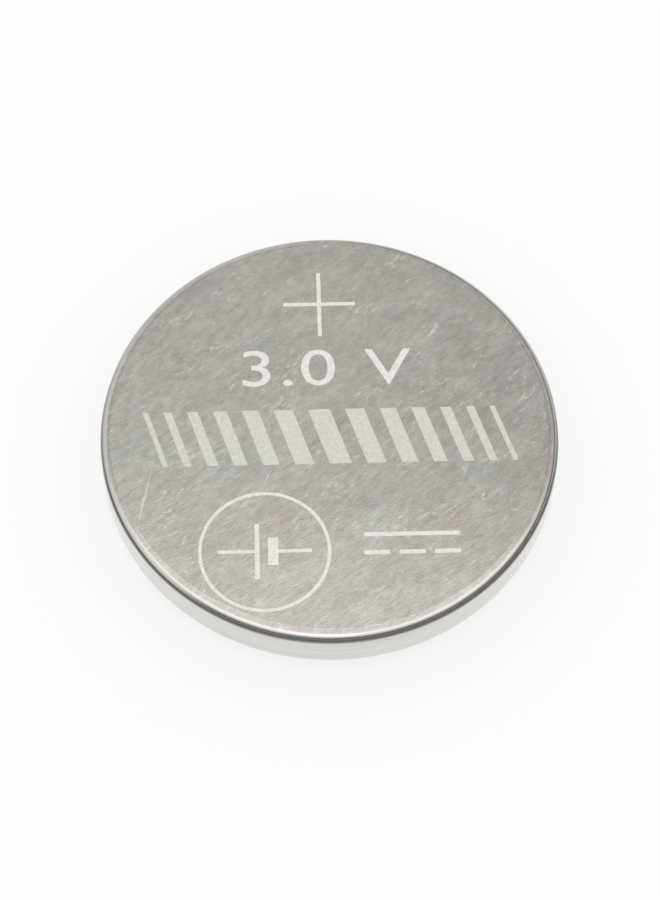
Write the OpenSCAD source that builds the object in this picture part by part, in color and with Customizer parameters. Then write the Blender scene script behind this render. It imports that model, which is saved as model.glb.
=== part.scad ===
// Lithium coin cell, 20 mm across and 3.2 mm high, with its positive can on top.
//
// The cell is a stack of round pieces on the Z axis. The origin is the middle of the
// negative face, which the cell rests on, and +Z points to the positive face.
// Each piece is one section, drawn with the radius along X and the height along Y,
// and turned once round Z. Every rounded edge is a true arc.

/* [Cell] */
// Diameter over the can's wall
cell_d = 20; // [16:0.1:24.5]
// Height from the negative face to the positive face
cell_h = 3.2; // [2.8:0.1:5]

/* [Positive can] */
// Thickness of the can's sheet
can_t = 0.25; // [0.2:0.01:0.3]
// Outer radius of the corner between the can's base and its wall
can_corner_r = 0.5; // [0.32:0.01:0.6]
// Outer radius of the mouth, where the wall is rolled in over the gasket
crimp_r = 0.95; // [0.7:0.05:1.1]
// How far the negative face stands below the rolled lip
cap_proud = 0.3; // [0.1:0.05:0.4]

/* [Negative cap] */
// Thickness of the cap's sheet
cap_t = 0.25; // [0.2:0.01:0.3]
// Outer radius of the corner round the negative face
cap_corner_r = 0.4; // [0.32:0.01:0.6]
// Height from the negative face up to the shoulder that the lip grips
shoulder_z = 0.9; // [0.8:0.05:1.1]
// Width of the shoulder, from the raised face's wall to the skirt's outside
shoulder_w = 0.7; // [0.65:0.05:0.9]
// Radius of the bend between that wall and the shoulder
step_r = 0.15; // [0.05:0.01:0.2]
// Outer radius of the corner between the shoulder and the skirt
skirt_corner_r = 0.35; // [0.32:0.01:0.45]

/* [Sealing gasket] */
// Thickness of the gasket between the can's wall and the cap's skirt
gasket_wall = 0.45; // [0.3:0.01:0.6]
// Thickness of the gasket at the skirt's end
gasket_floor = 0.35; // [0.2:0.01:0.5]
// Thickness of the gasket's inner wall, inside the skirt
gasket_inner_wall = 0.3; // [0.2:0.01:0.5]
// Length of the inner wall, from the skirt's end
gasket_inner_h = 0.45; // [0.2:0.05:0.7]
// Width of the gasket ring that shows between the lip and the cap
gasket_show_w = 0.35; // [0.2:0.01:0.45]
// How deep that ring lies behind the lip's outer face
gasket_recess = 0.1; // [0.02:0.01:0.15]

/* [Cathode] */
// Thickness of the cathode ring's sheet
ring_t = 0.2; // [0.1:0.01:0.25]
// Height of the cathode ring's wall, flange included
ring_h = 1.2; // [0.6:0.05:1.4]
// Width of the flange that the pellet sits on, from the ring's outside
ring_flange_w = 0.8; // [0.5:0.05:2]
// Inner radius of the ring's corner
ring_bend_r = 0.1; // [0.05:0.01:0.2]
// Radius of the pressed pellet's free edge
pellet_edge_r = 0.12; // [0.05:0.01:0.3]

/* [Anode and separator] */
// Thickness of the lithium disc
lithium_t = 0.6; // [0.3:0.05:0.8]
// Free width between the lithium disc and the round corner of the cap that it lies in
lithium_gap = 0.45; // [0.1:0.05:2]
// Thickness of the separator
separator_t = 0.15; // [0.05:0.01:0.3]
// Free width between the separator and the cap's wall
separator_gap = 0.05; // [0.02:0.01:0.3]
// How far the separator reaches past the cathode ring
separator_lap = 0.35; // [0.1:0.05:0.5]

/* [Hidden] */
$fn = 96;

// Radii, from the wall inwards
cell_r = cell_d / 2;
cavity_r = cell_r - can_t;
skirt_r = cavity_r - gasket_wall;
face_r = skirt_r - shoulder_w;
lip_r = face_r + gasket_show_w;
bore_r = skirt_r - cap_t - gasket_inner_wall;
separator_r = face_r - cap_t - separator_gap;
ring_r = separator_r - separator_lap;
pellet_r = ring_r - ring_t;
lithium_r = face_r - cap_corner_r - lithium_gap;

// Heights, from the negative face up
gasket_z = cap_proud + gasket_recess;
lithium_z = cap_t;
separator_z = lithium_z + lithium_t;
pellet_z = separator_z + separator_t;
cavity_top = cell_h - can_t;
skirt_top = cavity_top - gasket_floor;
inner_wall_z = skirt_top - gasket_inner_h;

// The stretch of a disc's half section that holds a rounded edge centred on height z
module rounded_edge(r, z, edge_r) {
  translate([0, z - edge_r])
    square([r - edge_r, 2 * edge_r]);
  translate([r - edge_r, z])
    circle(edge_r);
}

// The half section of a disc from z_low to z_high; an edge radius of 0 leaves it sharp
module round_block(r, z_low, z_high, low_r, high_r) {
  translate([0, z_low + low_r])
    square([r, z_high - z_low - low_r - high_r]);
  if (low_r > 0) rounded_edge(r, z_low + low_r, low_r);
  if (high_r > 0) rounded_edge(r, z_high - high_r, high_r);
}

// The can's outside, or its room inside when inset by the sheet
module can_block(inset) {
  round_block(cell_r - inset, cap_proud + inset, cell_h - inset, crimp_r - inset, can_corner_r - inset);
}

// All that the cap covers up to height top, or the room inside it when inset by the sheet
module cap_block(inset, top) {
  bend_r = step_r + inset;
  round_block(face_r - inset, inset, top, cap_corner_r - inset, 0);
  round_block(skirt_r - inset, shoulder_z + inset, top, skirt_corner_r - inset, 0);
  translate([face_r - inset, shoulder_z + inset - bend_r])
    difference() {
      square(bend_r);
      translate([bend_r, 0])
        circle(bend_r);
    }
}

// The drawn cup that is the case and the positive terminal, its mouth rolled in to a lip
module positive_can() {
  color([0.74, 0.73, 0.71])
    rotate_extrude()
      difference() {
        can_block(0);
        can_block(can_t);
        square([lip_r, shoulder_z]);
      }
}

// The stepped cup that closes the mouth and is the negative terminal
module negative_cap() {
  color([0.78, 0.77, 0.75])
    rotate_extrude()
      difference() {
        cap_block(0, skirt_top);
        cap_block(cap_t, cavity_top);
      }
}

// The moulded ring that seals and insulates: the skirt stands in its groove, and the lip
// presses its outer wall over the cap's shoulder
module sealing_gasket() {
  color([0.88, 0.88, 0.84])
    rotate_extrude() {
      difference() {
        union() {
          can_block(can_t);
          translate([0, gasket_z])
            square([lip_r, shoulder_z - gasket_z]);
        }
        cap_block(0, skirt_top);
        square([bore_r, cavity_top]);
      }
      translate([bore_r, inner_wall_z])
        square([gasket_inner_wall, skirt_top - inner_wall_z]);
    }
}

// The angle-section collar that stiffens the pellet and bears on the can's base
module cathode_ring() {
  ring_z = cavity_top - ring_h;
  color([0.7, 0.69, 0.68])
    rotate_extrude()
      difference() {
        round_block(ring_r, ring_z, cavity_top, 0, ring_bend_r + ring_t);
        round_block(ring_r - ring_t, 0, cavity_top - ring_t, 0, ring_bend_r);
        square([ring_r - ring_flange_w, cell_h]);
      }
}

// The pressed powder disc, stepped in where the collar's flange goes round it
module cathode_pellet() {
  step_z = cavity_top - ring_t;
  color([0.13, 0.13, 0.14])
    rotate_extrude() {
      round_block(pellet_r, pellet_z, step_z, pellet_edge_r, ring_bend_r);
      translate([0, step_z])
        square([ring_r - ring_flange_w, ring_t]);
    }
}

// The non-woven disc that keeps lithium and pellet apart, wider than both
module separator() {
  color([0.95, 0.95, 0.93])
    translate([0, 0, separator_z])
      cylinder(r = separator_r, h = separator_t);
}

// The lithium disc, pressed onto the inside of the cap
module lithium_anode() {
  color([0.66, 0.67, 0.69])
    translate([0, 0, lithium_z])
      cylinder(r = lithium_r, h = lithium_t);
}

positive_can();
negative_cap();
sealing_gasket();
cathode_ring();
cathode_pellet();
separator();
lithium_anode();
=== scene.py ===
# %% [markdown]
# # A lithium coin cell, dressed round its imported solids
#
# The cell is a flat steel can, rolled over a plastic gasket and a stepped steel cap.
# Everything that gives it its looks is the metal: a tumbled face with fine diagonal
# streaks, a bright rim, a drawn wall, and pale marks that a laser has etched.
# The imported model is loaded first. It fixes where each piece lies, and nothing below
# moves it. All sizes are written in millimetres, and a piece is made metres when it is
# finished.

# %% Load the fixed frame
import math
import random

import bmesh
import bpy
from mathutils import Matrix, Quaternion, Vector


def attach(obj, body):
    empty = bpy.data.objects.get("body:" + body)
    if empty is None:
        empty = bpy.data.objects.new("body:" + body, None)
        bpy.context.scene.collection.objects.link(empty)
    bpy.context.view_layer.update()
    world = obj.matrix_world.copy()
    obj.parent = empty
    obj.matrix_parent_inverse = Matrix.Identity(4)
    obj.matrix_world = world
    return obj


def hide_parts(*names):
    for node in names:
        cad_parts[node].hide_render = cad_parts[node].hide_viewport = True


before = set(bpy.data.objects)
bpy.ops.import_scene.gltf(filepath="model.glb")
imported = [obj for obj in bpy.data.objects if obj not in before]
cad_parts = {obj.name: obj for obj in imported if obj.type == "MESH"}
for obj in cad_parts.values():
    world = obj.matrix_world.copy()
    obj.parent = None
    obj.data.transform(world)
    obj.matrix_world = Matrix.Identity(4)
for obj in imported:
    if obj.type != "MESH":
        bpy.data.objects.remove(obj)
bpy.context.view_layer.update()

MM = 0.001
print("nodes:", ", ".join(sorted(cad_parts)))

# %% [markdown]
# ## The camera
#
# The photograph looks down on the cell at about 62 degrees, from a hand's width away.
# The angle, the distance and the lens were found by fitting a 20 mm disc, 3.2 mm high,
# to its outline and its rim. The distance is the least certain of them: 90 to 200 mm
# fit almost as well. The picture is turned by a little under one degree, so the camera
# is rolled by as much. The shift only puts the cell's middle where the photograph has
# it.

# %% Camera
ELEVATION = math.radians(61.65)
ROLL = math.radians(0.92)
DISTANCE = 115.0
LENS, SENSOR = 104.4, 36.0
SHIFT_X, SHIFT_Y = 0.0007, -0.0039
NEAREST, FARTHEST = 10.0, 20000.0
CELL_MIDDLE = Vector((0.0, 0.0, 1.6))

back = Vector((0.0, -math.cos(ELEVATION), math.sin(ELEVATION)))
camera = bpy.data.objects.new("camera", bpy.data.cameras.new("camera"))
camera.data.lens = LENS
camera.data.sensor_width = SENSOR
camera.data.shift_x = SHIFT_X
camera.data.shift_y = SHIFT_Y
camera.data.clip_start = NEAREST * MM
camera.data.clip_end = FARTHEST * MM
camera.location = (CELL_MIDDLE + DISTANCE * back) * MM
camera.rotation_mode = "QUATERNION"
camera.rotation_quaternion = (-back).to_track_quat("-Z", "Y") @ Quaternion((0, 0, 1), ROLL)
bpy.context.scene.collection.objects.link(camera)
bpy.context.scene.camera = camera
bpy.context.scene.view_settings.view_transform = "Standard"
print("camera at", [round(c / MM, 1) for c in camera.location], "mm")

# %% [markdown]
# ## Two helpers for materials
#
# Colours are picked as the hex values of a screen, and a shader wants linear numbers,
# so one function turns the one into the other. A second one adds a node, sets its
# values and links its inputs, which keeps each material a short list of its steps.
# Some inputs have the same name or none, so they can be given by number: a Mix node
# has its factor at 0, its two colours at 6 and 7 and the mixed one at output 2, and
# for plain numbers these are 2, 3 and output 0. A Map Range node turns its input 0
# from the range in 1 and 2 into the range in 3 and 4, which is 0 to 1 if not given.

# %% Colour and node helpers
def linear(hex_colour):
    """Turns an sRGB hex colour into the linear colour that a shader wants."""
    parts = [int(hex_colour[i:i + 2], 16) / 255 for i in (1, 3, 5)]
    return [c / 12.92 if c <= 0.04045 else ((c + 0.055) / 1.055) ** 2.4 for c in parts] + [1.0]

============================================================

● Given task:
Return only the stretch of the material above from the line holding "positive_can();" through the line holding "obj.parent = empty", copied exactly.

● Result:
positive_can();
negative_cap();
sealing_gasket();
cathode_ring();
cathode_pellet();
separator();
lithium_anode();
=== scene.py ===
# %% [markdown]
# # A lithium coin cell, dressed round its imported solids
#
# The cell is a flat steel can, rolled over a plastic gasket and a stepped steel cap.
# Everything that gives it its looks is the metal: a tumbled face with fine diagonal
# streaks, a bright rim, a drawn wall, and pale marks that a laser has etched.
# The imported model is loaded first. It fixes where each piece lies, and nothing below
# moves it. All sizes are written in millimetres, and a piece is made metres when it is
# finished.

# %% Load the fixed frame
import math
import random

import bmesh
import bpy
from mathutils import Matrix, Quaternion, Vector


def attach(obj, body):
    empty = bpy.data.objects.get("body:" + body)
    if empty is None:
        empty = bpy.data.objects.new("body:" + body, None)
        bpy.context.scene.collection.objects.link(empty)
    bpy.context.view_layer.update()
    world = obj.matrix_world.copy()
    obj.parent = empty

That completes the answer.